On these peak days, it will be cheaper to transfer your Avios to Iberia Plus and book from there as you will be switching from a BA peak date to an Iberia Plus non-peak date. The downside is that BA redemptions booked via Iberia Plus cannot be cancelled or changed.
The prices of economy redemptions are unchanged. During off-peak periods they will actually reduce.
On long-haul, of course, economy redemptions are often terrible value for money. This may change if fuel surcharges are reduced aggressively. The only exceptions are when travelling at super-peak periods, when you are not staying over a Saturday night or when you only need a one-way ticket.
For comparison, here is the existing chart:
The picture is not so rosy in other classes.
Currently BA runs a 1 / 1.5 / 2 / 3 system for pricing across World Traveller, World Traveller Plus, Club World and First.
This is moving to 1 / 2 / 3 / 4. Club World pricing goes from 200% to 300% of World Traveller so a 50% increase at peak periods. First goes from 300% to 400% so a 33% increase at peak periods.
The increase is smaller off peak – Club World tickets increase by 25% in Band 9 whilst First tickets increase by 13%.

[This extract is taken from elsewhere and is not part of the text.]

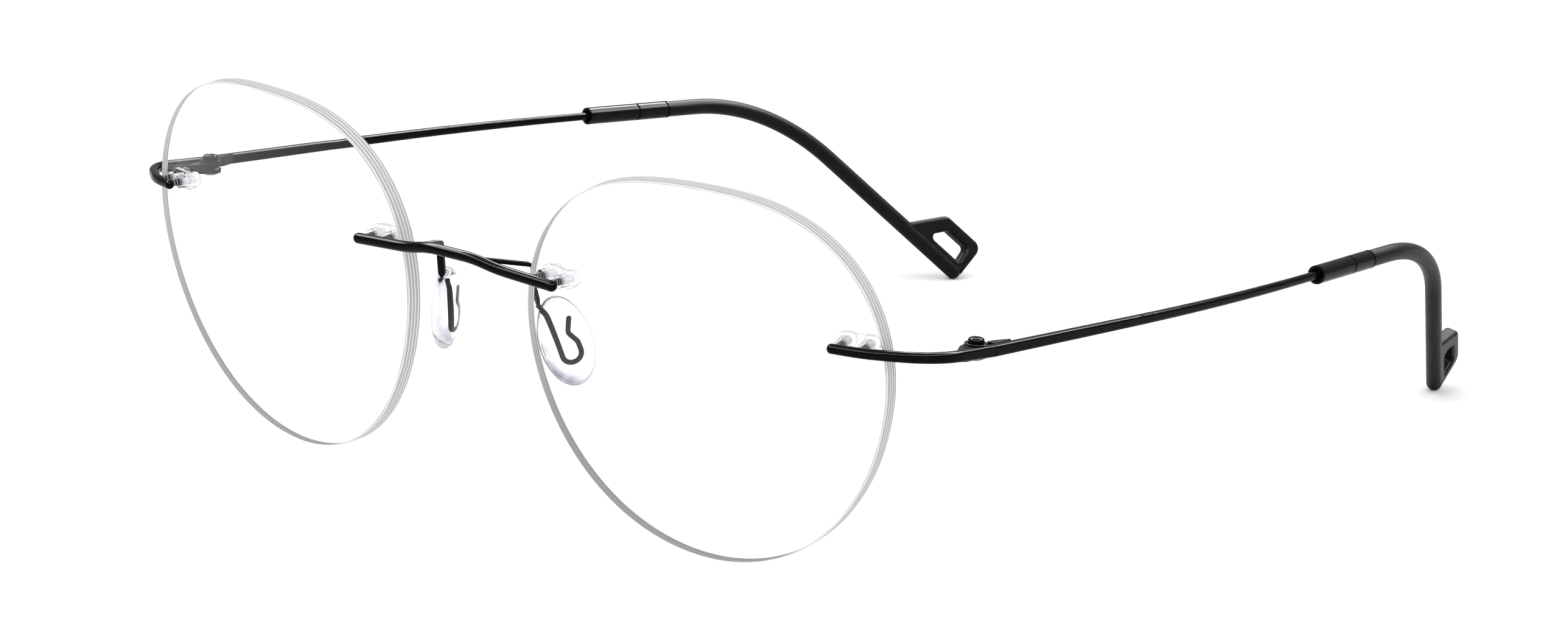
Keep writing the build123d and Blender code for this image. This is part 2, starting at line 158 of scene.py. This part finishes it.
class Surface(Graph):
    """A Principled material, whose steps read places on the object in metres."""

    def __init__(self, name, **constants):
        self.material = bpy.data.materials.new(name)
        self.material.use_nodes = True
        super().__init__(self.material.node_tree)
        self.shader = self.tree.nodes["Principled BSDF"]
        for socket, value in constants.items():
            self.shader.inputs[socket.replace("_", " ")].default_value = value
        self.place = self.coordinates.outputs["Object"]

    def drive(self, socket, source):
        self.link(source, self.shader.inputs[socket])

    def noise(self, scale, detail=4.0, roughness=0.6, stretch=(1, 1, 1)):
        """Patches of 0 to 1, with about this many to the metre."""
        mapping = self.add("ShaderNodeMapping")
        mapping.inputs["Scale"].default_value = stretch
        self.link(self.place, mapping.inputs["Vector"])
        texture = self.add("ShaderNodeTexNoise")
        texture.inputs["Scale"].default_value = scale
        texture.inputs["Detail"].default_value = detail
        texture.inputs["Roughness"].default_value = roughness
        self.link(mapping.outputs["Vector"], texture.inputs["Vector"])
        return texture.outputs["Fac"]

    def stripes(self, distance, pitch):
        """0 to 1 and back, once for every pitch of distance."""
        phase = self.maths("MULTIPLY", distance, 2 * math.pi / pitch)
        return self.span(self.maths("SINE", phase), -1, 1, 0, 1)

    def edge_on(self, start=0.55, end=0.95):
        """0 where the surface faces the eye, rising to 1 at its outline."""
        facing = self.add("ShaderNodeLayerWeight").outputs["Facing"]
        return self.span(facing, start, end, 0, 1, smooth=True)

    def vary_roughness(self, scale, low, high):
        """Roughness that wanders in patches between two levels."""
        self.drive("Roughness", self.span(self.noise(scale), 0.3, 0.7, low, high))

    def bump(self, height, strength, distance, edge_radius=0):
        """Relief from a height, on edges softened to a radius if one is given."""
        node = self.add("ShaderNodeBump")
        node.inputs["Strength"].default_value = strength
        node.inputs["Distance"].default_value = distance
        self.link(height, node.inputs["Height"])
        if edge_radius:
            bevel = self.add("ShaderNodeBevel", samples=8)
            bevel.inputs["Radius"].default_value = edge_radius
            self.link(bevel.outputs[0], node.inputs["Normal"])
        self.link(node.outputs["Normal"], self.shader.inputs["Normal"])


# --- Materials -----------------------------------------------------------------
def grey(level, tint=(1, 1, 1)):
    return tuple(level * channel for channel in tint)


def lacquer(name, level, roughness, edge_radius=0, **constants):
    """Black coat over metal, with a faint orange peel and fine dust."""
    dusty = level * 1.8
    peel_depth = 0.02 * MM
    look = Surface(name, **{"IOR": 1.4, **constants})
    look.drive("Base Color", look.ramp(look.noise(900), [(0.35, grey(level)), (0.8, grey(dusty))]))
    look.vary_roughness(420, *roughness)
    look.bump(look.noise(1600, detail=2), 0.1, peel_depth, edge_radius)
    return look.material


def curve_centre(side):
    """Centre of a lens's front curve, for the wearer's left (1) or right (-1)."""
    outward = Vector((
        side * math.sin(wrap) * math.cos(lean),
        -math.cos(wrap) * math.cos(lean),
        -math.sin(lean),
    ))
    centre = Vector((side * lens_centre.x, lens_centre.y, lens_centre.z))
    bulge = eye_radius**2 / (2 * front_curve)  # of the front face, ahead of the rim
    return centre + outward * (bulge - front_curve)


def lens_depth(surface, place, side):
    """How far behind the lens's front face a point lies."""
    distance = surface.vector("DISTANCE", place, tuple(curve_centre(side)), output="Value")
    return surface.maths("SUBTRACT", front_curve, distance)


def ringed_post():
    """Black pin with turned rings; its tail is painted pale, painted light for the clear sleeve that
    wraps it.
    """
    look = Surface("post_black", IOR=1.4, Specular_IOR_Level=0.1)
    # Both sides share the material, so the place is mirrored to the left lens.
    x, y, z = (look.axis(look.place, letter) for letter in "XYZ")
    mirrored = look.add("ShaderNodeCombineXYZ")
    look.feed(mirrored.inputs, look.maths("ABSOLUTE", x), y, z)
    depth = lens_depth(look, mirrored.outputs[0], 1)
    rings = look.ramp(look.stripes(depth, post_ring_pitch), [(0.55, grey(0.006)), (0.9, grey(0.3))])
    # Painted light: the tail pales with depth, for the clear sleeve seen over it.
    painted_veil = look.span(depth, 0, painted_veil_depth, 0, 1, smooth=True)
    look.drive("Base Color", look.mix(painted_veil, rings, opaque((0.86, 0.86, 0.88))))
    look.vary_roughness(420, 0.2, 0.32)
    return look.material


def ground_edge(name, side):
    """Satin edge of a cut lens, with fine bright lines painted round it for its internal reflections,
    and painted shade low on its inner side.
    """
    look = Surface(name, Specular_IOR_Level=0.0)
    waver = look.times(look.maths("SUBTRACT", look.noise(240, detail=2), 0.5), edge_line_waver)
    depth = look.maths("ADD", lens_depth(look, look.place, side), waver)
    # Painted reflection: the lightest stop draws the bright lines of the edge's internal reflections.
    lines = look.ramp(look.stripes(depth, edge_line_pitch), [
        (0.0, grey(0.4, (1, 1, 1.03))),
        (0.55, grey(0.45, (1, 1, 1.03))),
        (0.78, grey(0.51, (1, 1, 1.02))),
        (0.96, grey(0.76)),
    ])
    # Painted shade on the edge's inner side: darker low down, where the light comes from above.
    inner_side = look.add("ShaderNodeNewGeometry").outputs["Backfacing"]
    shade = look.span(look.axis(look.place, "Z"), *rim_shade_heights, 0.55, 0.92, smooth=True)
    look.drive("Base Color", look.mix(inner_side, lines, shade, blend_type="MULTIPLY"))
    look.vary_roughness(700, 0.35, 0.55)
    return look.material


def clear(name, tint, ior, roughness, edge_shade=0.55, edge_start=0.55):
    """Clear moulded plastic, with painted shade that greys it a little where it is seen edge-on."""
    look = Surface(name, IOR=ior, Transmission_Weight=1.0)
    clearer = tuple(min(1, channel * 1.03) for channel in tint)
    outline = tuple(channel * edge_shade for channel in tint)
    body = look.ramp(look.noise(160), [(0.3, tint), (0.8, clearer)])
    # Painted shade: the outline greys where the surface is seen edge-on.
    look.drive("Base Color", look.mix(look.edge_on(edge_start), body, opaque(outline)))
    look.vary_roughness(300, *roughness)
    return look.material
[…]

In practice, this means a California Club World ticket going up from 100,000 Avios to 125,000 or 150,000 depending on travel date. Dubai goes from 80,000 Avios in Club World to 100,000 off-peak or 120,000 peak.
All partner awards are now priced as Peak pricing.
This effectively means a 50% increase in Business Class and a 33% increase in First Class.
At off-peak periods, two planes flying identical routes (eg BA and Cathay to Hong Kong) will cost a different amount of Avios points.
The infamous Dublin to Boston run in Business Class on Aer Lingus will increase from 50,000 Avios to 75,000 Avios return, for example, plus £75 or so of tax. It will remain 25,000 Avios return in Economy.
Partner chart for two or more oneworld carriers
The little-know partner chart for rewards involving two different oneworld airlines, neither of which is BA, will presumably also change. It has not yet been released.
There will be some minor improvements here. However, some of the comments I saw yesterday got the wrong end of the stick.
From December 2015, you can upgrade World Traveller tickets in Y, B, H, K, M, V, L, S or N ticket buckets. This is an improvement over the current Y, B, H.
However, you will still only be able to upgrade by one class. World Traveller will upgrade into World Traveller Plus. As this is a very small cabin it is unlikely that very many seats – one or two per flight at most – would be made available for upgrades, and these seats will also be available for full redemptions.
On short haul, this may be a more genuine improvement as Club Europe availability is often OK.
The cost of long-haul upgrades will increase because it will remain the difference in cost between the ticket you have and the ticket you want. Upgrading to World Traveller Plus to San Francisco will be 50,000 Avios return compared to the current 25,000 Avios. The increase is due to World Traveller Plus redemptions increasing in price by 25,000 Avios.
Finally, free domestic feeders are abolished on European redemptions
When Avios launched, both BA and Iberia offered free connecting flights domestically. Iberia abandoned the idea within a year. BA is now abandoning it for short-haul but retaining it for long-haul.
European redemptions now make little sense if you live outside London. Hamburg would be 18,000 Avios + £70 per person with the ‘joy’ of changing in Heathrow thrown in. easyJet would probably sell you a cash ticket from your regional airport for £70.
I see the logic in what has been done, because APD alone meant that 9,000 Avios + £35 was a bad deal for the airline. It didn’t help that BA allowed stopovers in London because this meant APD was payable on both flights.
This could have been handled better. The Reward Flight Saver taxes could have been capped at £35 even though the number of Avios doubled. Stopovers could have been banned to save BA paying out additional APD.
What has been done has effectively disenfranchised a large part of the Avios customer base outside London.